By 2012, after the FCC's reform order had been issued on the Universal Service Fund, more letters co-signed by Alaska's delegation came in. The trio complained that the FCC's actions stood to underfund Alaska by more than $20 million, and raised urgent concerns about the immediate effects the changes were having on a small carrier serving the Bering Sea fishing fleet.

At an Indian Affairs subcommittee hearing on Universal Service Fund reform held in June 2012, Sen. Lisa Murkowski was skeptical the FCC's stated flexibility for companies with unique situations in Alaska was overstated, and raised concerns about the lending issue Merriam has now run into. That same month, U.S. Rep. Don Young, R-Alaska, warned that the changes, rather than bringing about the transformation of telecommunications for the neediest and hardest to reach, threatened the "demise of service to rural and tribal America."

In March of this year, U.S. Sen. Mark Begich, D-Alaska, addressed the issue at a Commerce Committee hearing. With agitation and awe, he spit back some of the FCC's findings to the commissioners. How, he wanted to know, could they have possibly deemed ASTAC's service area -- the traditional home of Alaska's Iñupiat people -- as only 23 percent tribal? How could they have come up with a formula showing Alaska was 46 percent less expensive to do construction work in than the Lower 48?

"That's impossible," he told the commissioners.
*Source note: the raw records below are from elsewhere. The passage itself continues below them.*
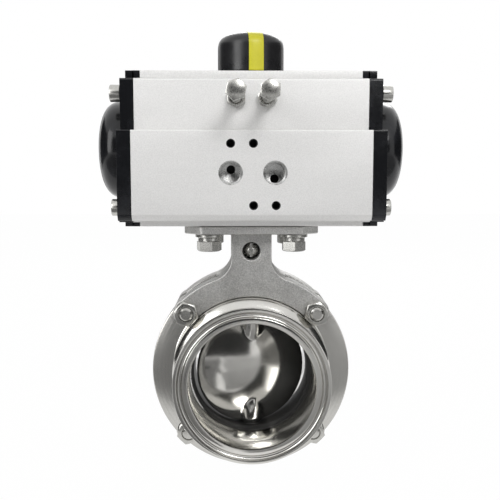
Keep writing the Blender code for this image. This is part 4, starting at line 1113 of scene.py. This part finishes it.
class VALVE_OT_actuator_body(PieceOperator, bpy.types.Operator):
    """Make the extruded actuator body with its ports and threaded holes"""

    bl_idname = "valve.actuator_body"
    bl_label = "Actuator body"

    def execute(self, context):
        sizes = context.scene.actuator_sizes
        half = sizes.half_length
        body = Form().slab(body_section(sizes), -half, half, "YZ").object("actuator_extrusion")
        ports = []
        holes = []
        for x, rise in PORTS:
            profile = mm([(0, -1.0), (6.75, -1.0), (6.75, 0.05), (6.3, 0.5)])
            profile += threads(6.35 * MM, 1.34 * MM, 0.9 * MM, 11.4 * MM, 0.75 * MM)
            profile += mm([(5.5, 12.0), (0, 13.2)])
            port = Form().turn(profile, (x, -sizes.pad, PORT_HEIGHT), "Y", MEDIUM)
            ports.append(port.object("port tool"))
            holes.append(drill(2.5 * MM, 2 * MM, 20 * MM, (x, -sizes.pad, PORT_HEIGHT + rise), "Y", 24))
        for x, rise in PAD_HOLES:
            profile = mm([(0, -1), (2.5, -1), (2.5, 0.05), (2.35, 0.25)])
            profile += threads(2.4 * MM, 0.8 * MM, 0.4 * MM, 8.4 * MM, 0.35 * MM)
            profile += mm([(2.0, 9.0), (0, 10)])
            spot = (x * MM, -sizes.pad, PORT_HEIGHT + rise * MM)
            holes.append(Form().turn(profile, spot, "Y", 32).object("hole tool"))
        carve(body, *ports, lining="bare")
        # The feed and pad holes are lined black: painted shade inside the holes.
        carve(body, *holes, lining="dark")
        dress(body, "anodised", "valve", "actuator_body", lining="bare")
        rails = Form()
        for outline in rail_bars(sizes, 0.6 * MM):
            rails.slab(outline, -half + sizes.setback, half - sizes.setback, "YZ")
        rails = rails.object("actuator_rails")
        floor = sizes.high - 0.4 * MM
        carve(rails, drill(sizes.dial + 0.6 * MM, floor, floor + 3 * MM, (0, 0, 0), "Z", FINE))
        dress(rails, "anodised", "valve", "actuator_body")
        return {"FINISHED"}


class VALVE_OT_end_caps(PieceOperator, bpy.types.Operator):
    """Make the two enamelled end caps and the screws that hold them"""

    bl_idname = "valve.end_caps"
    bl_label = "End caps"

    def execute(self, context):
        sizes = context.scene.actuator_sizes
        start = sizes.half_length + GAP
        end = start + sizes.cap
        for name, side in SIDES:
            node = f"{name}_end_cap"
            span = sorted((side * start, side * end))
            plate = Form().slab(body_section(sizes), *span, "YZ").object(f"{name}_cap_plate")
            soften(plate, 0.9 * MM, 60)
            dress(plate, "enamel", "valve", node)
            lips = Form()
            reach = sorted((side * (start + 0.2 * MM), side * (end - 2.5 * MM)))
            for outline in rail_bars(sizes, 0.8 * MM):
                lips.slab(outline, *reach, "YZ")
            dress(lips.object(f"{name}_cap_ribs"), "enamel", "valve", node)
            fronts = Form()
            reach = sorted((side * (start - sizes.setback), side * (start + 1 * MM)))
            shoulder = sizes.high - sizes.rail + GAP
            fronts.slab(bar(TOP_RAIL, shoulder, sizes.high, 0.5 * MM), *reach, "YZ")
            fronts.slab(bar(FOOT_RAIL, sizes.low, sizes.low + 2.5 * MM, 0.5 * MM), *reach, "YZ")
            dress(fronts.object(f"{name}_cap_lips"), "enamel", "valve", node)
            outward = "X" if side > 0 else "-X"
            dome = Form().turn(self.dome_profile(sizes, start, end), (0, 0, sizes.axis), outward, FINEST)
            dress(dome.object(f"{name}_cap_dome"), "enamel", "valve", node)
            self.screws(sizes, name, side * (end + GAP), outward)
        return {"FINISHED"}

    def dome_profile(self, sizes, start, end):
        foot = sizes.dome + 0.9 * MM
        lift = 0.5 * MM
        points = [(0, start + 5 * MM), (foot, start + 5 * MM), (foot, end),
                  (sizes.dome + 0.25 * MM, end + 0.3 * MM)]
        bulge = crown(sizes.dome, sizes.dome_rise - lift, 24)
        return points + [(radius, end + lift + rise) for radius, rise in bulge]

    def screws(self, sizes, name, seat, outward):
        heights = (sizes.high - 13.0 * MM, sizes.low + 10.5 * MM)
        spots = [(sy * CAP_SCREW_OFFSET, z) for z in heights for sy in (-1, 1)]
        round_part = [(3, -22.5), (3, 0.0), (4.7, 0.0), (4.9, 0.25), (4.9, 5.4), (4.75, 5.8), (4.4, 6.0)]
        socket = [(5.2, 6.0), (5.0, 5.7), (5.0, 3.0)]
        rings = [(circle(radius, MEDIUM), height) for radius, height in mm(round_part)]
        rings += [(hexagon(flats, MEDIUM), height) for flats, height in mm(socket)]
        for index, (y, z) in enumerate(spots, 1):
            form = Form().stack(rings, (seat, y, z), outward, 0.3 * index)
            dress_steel(form, f"{name}_cap_screw_{index}")


class VALVE_OT_travel_stops(PieceOperator, bpy.types.Operator):
    """Make the two threaded stop bolts with their lock nuts"""

    bl_idname = "valve.travel_stops"
    bl_label = "Travel stops"

    def execute(self, context):
        sizes = context.scene.actuator_sizes
        wall = -sizes.upper
        seat = wall - 41.3 * MM
        tip = -12.8 * MM
        flats = 10 * MM
        for name, side in SIDES:
            x = side * sizes.stop_x
            spin = 0.30 if side < 0 else 0.52
            form = hex_head(4.6 * MM, flats, 4.0 * MM, (x, seat, sizes.stop_z), "-Y", spin)
            reach = tip - seat
            shank = [(0, 0.5 * MM), (3 * MM, 0.5 * MM), (3 * MM, -0.2 * MM)]
            shank += [(r, -h) for r, h in threads(3 * MM, 1.0 * MM, 0.3 * MM, reach - 1 * MM)]
            shank += [(2.2 * MM, -reach), (0, -reach)]
            form.turn(shank, (x, seat, sizes.stop_z), "-Y", MEDIUM)
            dress_steel(form, f"stop_bolt_{name}", "turned")
            spot = (x, wall - GAP, sizes.stop_z)
            nut = hex_nut(3.1 * MM, 3.4 * MM, flats, 5.0 * MM, spot, spin + 0.25)
            dress_steel(nut, f"stop_nut_{name}", "turned")
        return {"FINISHED"}


class VALVE_OT_indicator(PieceOperator, bpy.types.Operator):
    """Make the position indicator and its stripe"""

    bl_idname = "valve.indicator"
    bl_label = "Position indicator"

    def execute(self, context):
        sizes = context.scene.actuator_sizes
        base = sizes.high + 0.9 * MM
        turn = Matrix.Rotation(math.radians(REST_TURN + STRIPE_TURN), 4, "Z")
        outer = self.profile(sizes, base, 0.0)
        hollow = [(17.2 * MM, base), (17.2 * MM, base + 12 * MM), (0, base + 12 * MM)]
        cap = Form().turn(outer + hollow).object("indicator_moulding")
        half = sizes.stripe / 2
        groove = Form().slab(self.strap(sizes, base, 0.8 * MM, -1.2 * MM, 2 * MM), -half - 0.15 * MM,
                             half + 0.15 * MM, "YZ").object("groove tool")
        carve(cap, groove)
        cap.data.transform(turn)
        dress(cap, "dial", "spindle", "indicator_cap")
        stripe = Form().slab(self.strap(sizes, base, 1.2 * MM, -1.0 * MM, 0.0), -half, half, "YZ")
        stripe = stripe.object("indicator_stripe_moulding")
        limit = self.profile(sizes, base, 0.12 * MM)
        shape = Form().turn(limit + [(0, base)]).object("stripe limit tool")
        carve(stripe, shape, operation="INTERSECT")
        stripe.data.transform(turn)
        dress(stripe, "stripe", "spindle", "indicator_stripe")
        return {"FINISHED"}

    def profile(self, sizes, base, grow):
        """Section of the indicator from its top centre down to its lower edge."""
        radius = sizes.dial + grow
        shoulder = base + 13.8 * MM
        top = crown(radius, 10.2 * MM + grow, 22)
        points = [(across, shoulder + rise) for across, rise in reversed(top)]
        return points + [(radius, base + 0.5 * MM), (radius - 0.4 * MM, base)]

    def strap(self, sizes, base, outside, inside, below):
        """Outline of a strap over the indicator, in Y and Z."""
        outer = self.profile(sizes, base, outside)
        inner = self.profile(sizes, base, inside)
        outer[-1] = (outer[-1][0], outer[-1][1] - below)
        inner[-1] = (inner[-1][0], inner[-1][1] - below)
        over = mirrored(outer[1:]) + outer
        return over + inner[::-1] + [(-y, z) for y, z in inner[1:]]


class VALVE_OT_inner_parts(PieceOperator, bpy.types.Operator):
    """Give the pieces inside the actuator and the neck their finishes"""

    bl_idname = "valve.inner_parts"
    bl_label = "Inner parts"

    def execute(self, context):
        looks = {
            "shaft": ("stem", "pinion", "stop_cam", "retaining_ring"),
            "anodised": ("left_piston", "right_piston"),
            "rubber": ("stem_seal", "left_piston_ring", "right_piston_ring"),
            "bearing": ("neck_bush", "upper_stem_bush", "lower_stem_bush", "left_piston_pad",
                        "right_piston_pad", "lower_shaft_bearing", "upper_shaft_bearing"),
        }
        for look, nodes in looks.items():
            for node in nodes:
                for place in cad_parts[node].material_slots:
                    place.material = finish(look)
        return {"FINISHED"}


class VALVE_PT_panel(bpy.types.Panel):
    """Lists the steps that dress the valve"""

    bl_idname = "VALVE_PT_panel"
    bl_label = "Valve"
    bl_space_type = "VIEW_3D"
    bl_region_type = "UI"
    bl_category = "Valve"

    def draw(self, context):
        for group in ("valve_sizes", "actuator_sizes", "valve_colours"):
            settings = getattr(context.scene, group)
            column = self.layout.column(align=True)
            for name in settings.__annotations__:
                column.prop(settings, name)
        for step in STEPS:
            self.layout.operator(step.bl_idname)


GROUPS = {"valve_sizes": ValveSizes, "actuator_sizes": ActuatorSizes, "valve_colours": ValveColours}
STEPS = (
    VALVE_OT_stage, VALVE_OT_body_halves, VALVE_OT_seat, VALVE_OT_disc, VALVE_OT_bracket,
    VALVE_OT_lock_screw, VALVE_OT_body_bolts, VALVE_OT_mount_bolts, VALVE_OT_actuator_body,
    VALVE_OT_end_caps, VALVE_OT_travel_stops, VALVE_OT_indicator, VALVE_OT_inner_parts,
)


def register():
    for group in GROUPS.values():
        bpy.utils.register_class(group)
    for step in STEPS:
        bpy.utils.register_class(step)
    bpy.utils.register_class(VALVE_PT_panel)
    for name, group in GROUPS.items():
        setattr(bpy.types.Scene, name, bpy.props.PointerProperty(type=group))


def unregister():
    for name in GROUPS:
        delattr(bpy.types.Scene, name)
    bpy.utils.unregister_class(VALVE_PT_panel)
    for step in reversed(STEPS):
        bpy.utils.unregister_class(step)
    for group in GROUPS.values():
        bpy.utils.unregister_class(group)


def main():
    register()
    bpy.ops.valve.stage()
    bpy.ops.valve.body_halves()
    bpy.ops.valve.seat()
    bpy.ops.valve.disc()
    bpy.ops.valve.bracket()
    bpy.ops.valve.lock_screw()
    bpy.ops.valve.body_bolts()
    bpy.ops.valve.mount_bolts()
    bpy.ops.valve.actuator_body()
    bpy.ops.valve.end_caps()
    bpy.ops.valve.travel_stops()
    bpy.ops.valve.indicator()
    bpy.ops.valve.inner_parts()


if __name__ == "__main__":
    main()
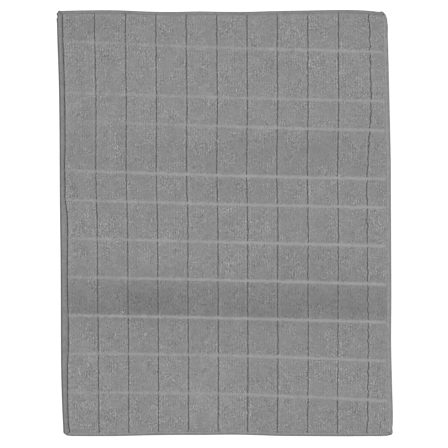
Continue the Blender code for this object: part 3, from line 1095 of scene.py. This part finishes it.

He also cited a study showing 60 percent of Alaska had inadequate telecommunication service, and said it would take an estimate $250 million just to get the state covered with 3G phone service.

At the hearing, the commissioners acknowledged that Alaska may not fit the blueprint they'd been using to evaluate funding to companies like ASTAC, but stopped short of committing to any fixes.

Before it was over, Begich urged them to, "Fix this problem that doesn't make any sense."

He and Young have both introduced bills threatening to withhold funding if the Alaska problem isn't swiftly corrected. And Begich has introduced a bipartisan bill that he says "will call on the Comptroller General at the General Accountability Office to evaluate the impact of the reform order for rural areas."